How did you start working in this medium?
I didn’t get there by degrees. I have a bachelor’s in math and a master’s in library science, but I’ve always been interested in art, and I was always making things. In the ’90s, we were living in Pasadena and after an earthquake, our fireplace was damaged. I had seen pictures in a magazine where someone had decorated their fireplace with broken tile; I said, “I could do that.” And I did. I used broken tile because I didn’t know how to cut tile. I would break it with a hammer or drop it in the driveway. This was pre-internet so I eventually went to the library and read books about mosaics; little by little I decided to see if I could try and make it as a professional artist. I’m 60 years old, and I’m still trying!

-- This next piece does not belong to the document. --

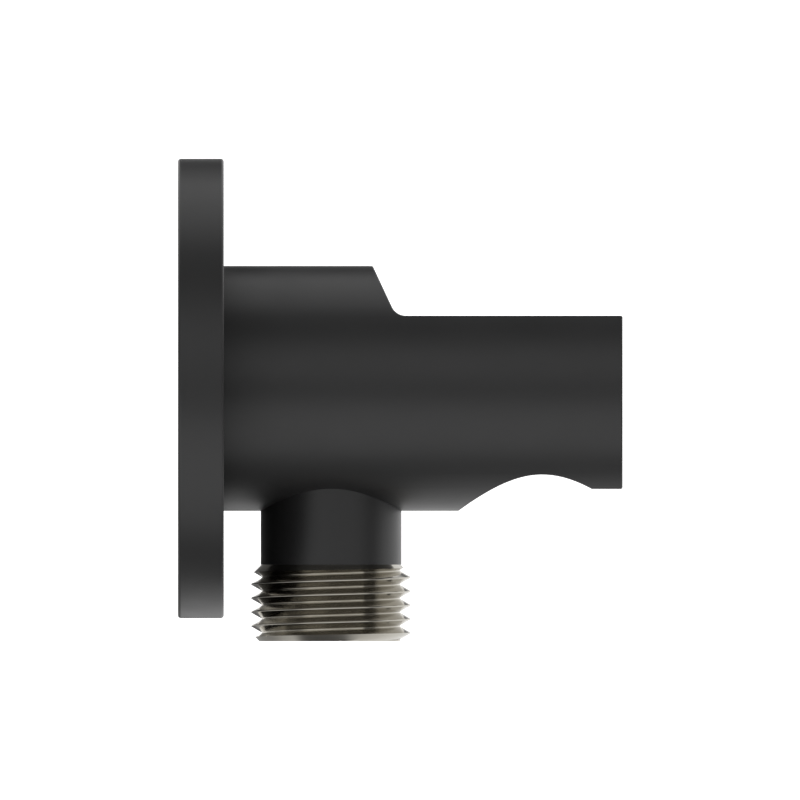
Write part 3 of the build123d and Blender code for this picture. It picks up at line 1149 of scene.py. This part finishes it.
class ELBOW_OT_studio(bpy.types.Operator):
    """Sets up the pale floor and backdrop, the soft lamp and the camera straight at the elbow's side"""

    bl_idname = "elbow.studio"
    bl_label = "Studio"

    def execute(self, context):
        settings = context.scene.elbow_studio
        scene = context.scene
        scene.view_settings.view_transform = "Standard"

        reach = 2.0
        level = settings.floor_height
        floor = flat_piece(
            "floor",
            [(-reach, -reach, level), (reach, -reach, level), (reach, reach, level), (-reach, reach, level)],
        )
        floor.data.materials.append(floor_material(settings))

        back, top = 0.6, 0.058
        backdrop = flat_piece(
            "backdrop",
            [(-reach, back, level), (reach, back, level), (reach, back, top), (-reach, back, top)],
        )
        backdrop.data.materials.append(backdrop_material())
        scene.world = studio_world(settings)

        above = Vector((0.03, 0.20, 0.60))
        below = Vector((above.x, above.y, 0))
        lamp("overhead", above, below, width=1.2, depth=0.62, power=settings.overhead_power)

        picture_side = 800
        picture_middle = Vector((29.00 * MM, 0, -1.51 * MM))
        camera_distance = 0.5
        data = bpy.data.cameras.new("camera")
        data.type = "ORTHO"
        data.ortho_scale = picture_side / settings.pixels_per_mm * MM
        camera = bpy.data.objects.new("camera", data)
        camera.location = picture_middle - Vector((0, camera_distance, 0))
        camera.rotation_euler = (math.radians(90), 0, 0)
        scene.collection.objects.link(camera)
        scene.camera = camera
        return {"FINISHED"}


class ELBOW_PT_sidebar(bpy.types.Panel):
    """Lists the elbow's settings and steps"""

    bl_label = "Wall Outlet Elbow"
    bl_idname = "ELBOW_PT_sidebar"
    bl_space_type = "VIEW_3D"
    bl_region_type = "UI"
    bl_category = "Elbow"

    def draw(self, context):
        for step in STEPS:
            self.layout.operator(step.bl_idname)
        for name in SETTINGS:
            group = getattr(context.scene, name)
            box = self.layout.box()
            for key in group.__annotations__:
                box.prop(group, key)


STEPS = (
    ELBOW_OT_black_parts,
    ELBOW_OT_outlet_nipple,
    ELBOW_OT_inlet_thread,
    ELBOW_OT_check_valve,
    ELBOW_OT_seals,
    ELBOW_OT_studio,
)
SETTINGS = {
    "elbow_finish": ELBOW_PG_finish,
    "elbow_threads": ELBOW_PG_threads,
    "elbow_spring": ELBOW_PG_spring,
    "elbow_studio": ELBOW_PG_studio,
}


def register():
    for kind in (*SETTINGS.values(), *STEPS, ELBOW_PT_sidebar):
        bpy.utils.register_class(kind)
    for name, kind in SETTINGS.items():
        setattr(bpy.types.Scene, name, PointerProperty(type=kind))


def unregister():
    for name in SETTINGS:
        delattr(bpy.types.Scene, name)
    for kind in (ELBOW_PT_sidebar, *reversed(STEPS), *reversed(SETTINGS.values())):
        bpy.utils.unregister_class(kind)


def main():
    """Registers the add-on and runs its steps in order."""
    register()
    for step in STEPS:
        family, name = step.bl_idname.split(".")
        getattr(getattr(bpy.ops, family), name)()


if __name__ == "__main__":
    main()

Were you artistic as a child?
I grew up in Russia, or rather the Soviet Union. I left when I was 12, and I haven’t been back; so I guess technically I’ve never been to Russia. Even as a kid, you learned not to say things you weren’t supposed to say. Not to repeat anything your parents said. You were always somehow careful. Once I came here, I realized how drab it had been. I was always very attracted to things that were colorful. Everything there was all gray and brown. We lived in cities, so there wasn’t a lot of nature and even the trees managed to be dusty and gray. It was limiting in its way. But I would always draw and make things out of whatever materials I could find. It wasn’t like you could go to the store and buy tons of materials. I used found objects, stuff from the streets and the playground. I would make clothes for my dolls. I would make paper dolls and paper cities. Because we had so few things, we were forced to be much more creative.
What’s your process like?
Like any kind of artwork, I have an idea and sometimes I’ll make it the next week, sometimes I’ll carry around the idea for months or years, marinating in my head. Once I’m actually ready to make it, I do some sketching and see what it looks like outside of my head. On a basic rectangular board, I’ll sketch it and get a general layout. I’ll start cutting glass and attach it to the backing. It sometimes takes its own direction once I start. Sometimes materials suggest something, or it just takes a turn and goes somewhere I wasn’t expecting.
How long does it take to complete a piece?
Depends on the size and complexity. A few days for something small, or months for a bigger piece. My studio is in my garage, so I’ve taken over half the garage at least with shelves and tables and things. I have a small kiln I use to make fused glass pieces for the mosaics. Glass melts at 1500 degrees Fahrenheit, so you can layer special colored glass and it will melt together. I’ll usually make faces or houses or butterflies or flowers to include in the mosaic. So they’re like tiny little mosaics that are fused together and layered. And those go into the big mosaic.
Does that also add texture to the piece?
It can. Most of my mosaics have some sort of element of texture. Different heights and feels. I like setting something smooth like glass or mirror next to something rough like stone.
Some of your pieces even have iPhones embedded into them. What gave you the idea for that?
I did a series of pieces that used computer chips, and I would combine them with something floral so that it’s kind of technology versus nature. There’s always the tension because on the one hand, I love technology. Thanks to the internet, I can look at mosaics from all over the world. On the other hand, I absolutely hate technology because it’s soul-killing at times. When my family convinced me to join the 21st century and get an iPhone, I had the idea. Adam and Eve are reaching for the apple, but it’s an Apple iPhone. They’re taking the first selfie.
Do you also do art installations?
I did a wall at the CHOC floor at Mission Hospital in Mission Viejo, and I’ve done a few at other children’s hospitals such as in Santa Barbara, where I did a childlike view of the pier with colorful boats and buildings.
What kind of pieces can we expect to see at Sherman Library & Gardens?
They have 30-some-odd pieces, mostly with some connection to nature or things that would look nice in a natural setting. A lot of flowers and butterflies, including one very large butterfly, which will be installed in such a way so that people can stand in front of it and take pictures with the wings behind them. That one has about a 6-foot wingspan.
You’ve made a lot of butterflies over the years. Why are they special to you?
Butterflies have somehow always been popping up somewhere in whatever medium I’ve worked in. This is just the perfect medium for butterflies because it’s so colorful. I even made a fused glass butterfly collection and put them in little frames on my wall. Not only are they beautiful but they provide a lovely symbolism. They can really symbolize anything.